Everyone says "never talk to insurance," but actually a recorded statement or VA treatment does not automatically ruin your case.

From the insurance company's perspective, though, they want you to think it did.

If the crash happened near Mount Pleasant during harvest season, they may use the grain truck, rural-road conditions, your prior military records, and any memory gaps against you. If you mentioned "I'm okay," guessed about speed, or mixed up details because of a head injury, they will treat that as your final version. If you went through the VA instead of a private hospital, they may act like your injuries are unrelated, minor, or impossible to document. They also like broad medical releases because they can dig for old records and blame everything on prior service-connected conditions.

Reality: a lot of injured people do exactly that after a wreck, especially veterans juggling two systems that do not talk well to each other.

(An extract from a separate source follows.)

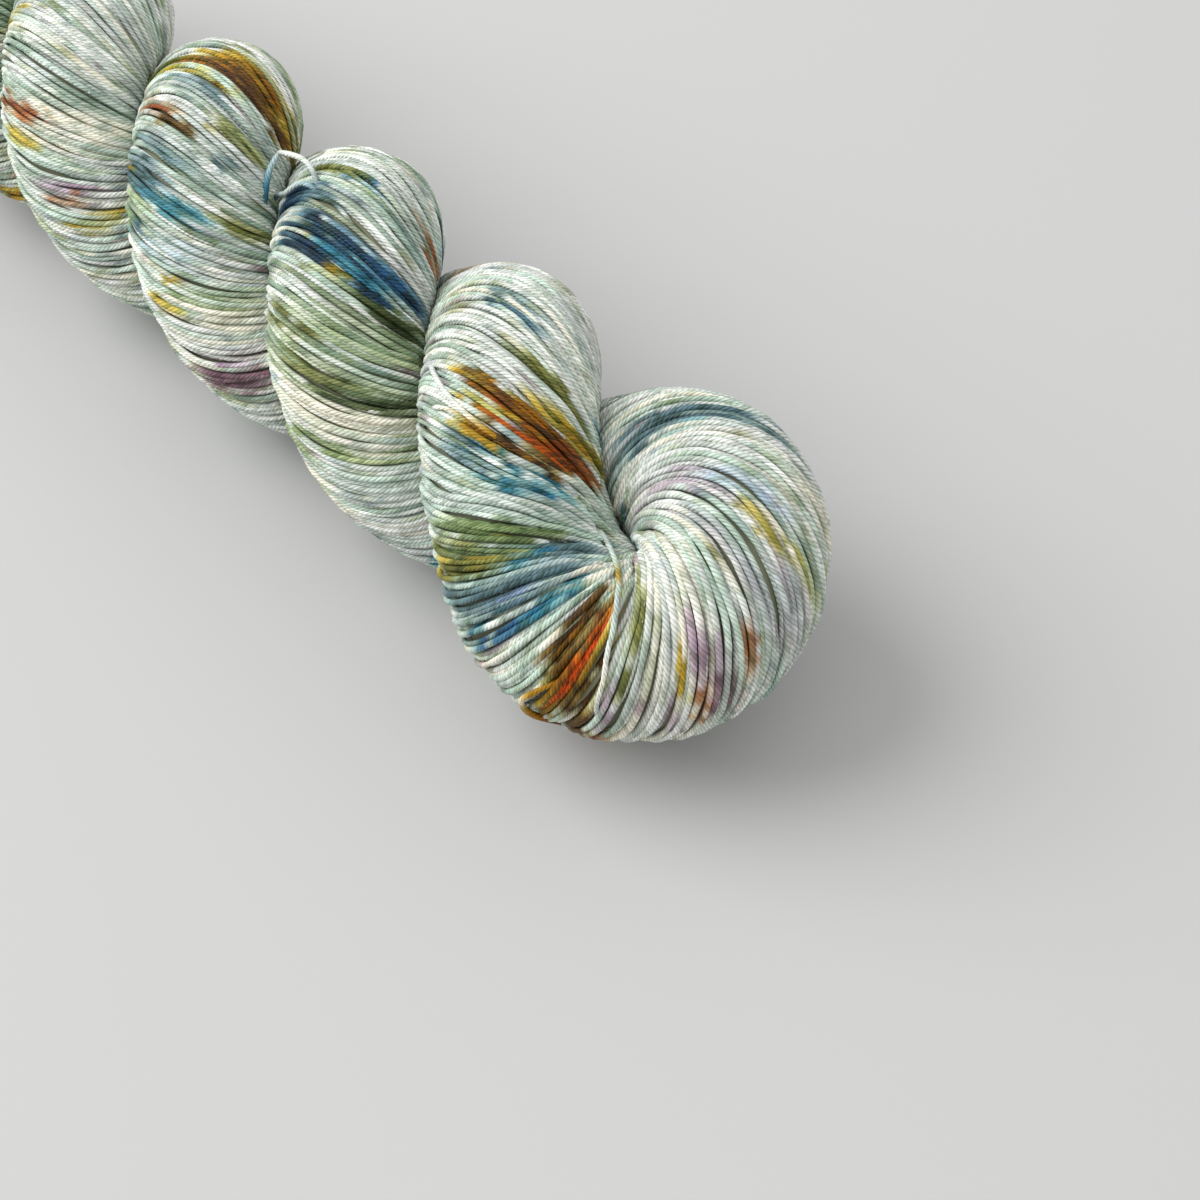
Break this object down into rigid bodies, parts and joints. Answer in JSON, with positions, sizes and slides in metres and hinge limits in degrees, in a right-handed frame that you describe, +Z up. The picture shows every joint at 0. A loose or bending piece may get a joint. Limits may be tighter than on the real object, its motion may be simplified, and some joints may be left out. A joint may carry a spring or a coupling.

In South Carolina, the key is what gets fixed next:

  • Get all crash records, including the officer's report and any 911/CAD records.
  • Lock down your treatment timeline, including VA records, outside imaging, and any transfer to MUSC in Charleston if that happened.
  • If you have memory issues, ask providers to document cognitive symptoms clearly and early.
  • Do not sign new blanket authorizations without reading them closely.

A recorded statement is evidence, not the whole case. It can be clarified with medical records, witness statements, photos, truck-company records, and your later documented symptoms.

Also watch the clock. South Carolina's general deadline for an injury lawsuit is 3 years from the date of the crash. If the grain truck was tied to a government entity, notice rules can get trickier fast.

VA benefits and a civilian injury claim can exist at the same time. The trap is letting the insurer pretend one cancels the other.

by Tammy Burriss on 2026-03-23

Nothing on this page should be taken as legal advice — it's general information that may not apply to your specific case. If you've been hurt, a lawyer can tell you where you actually stand.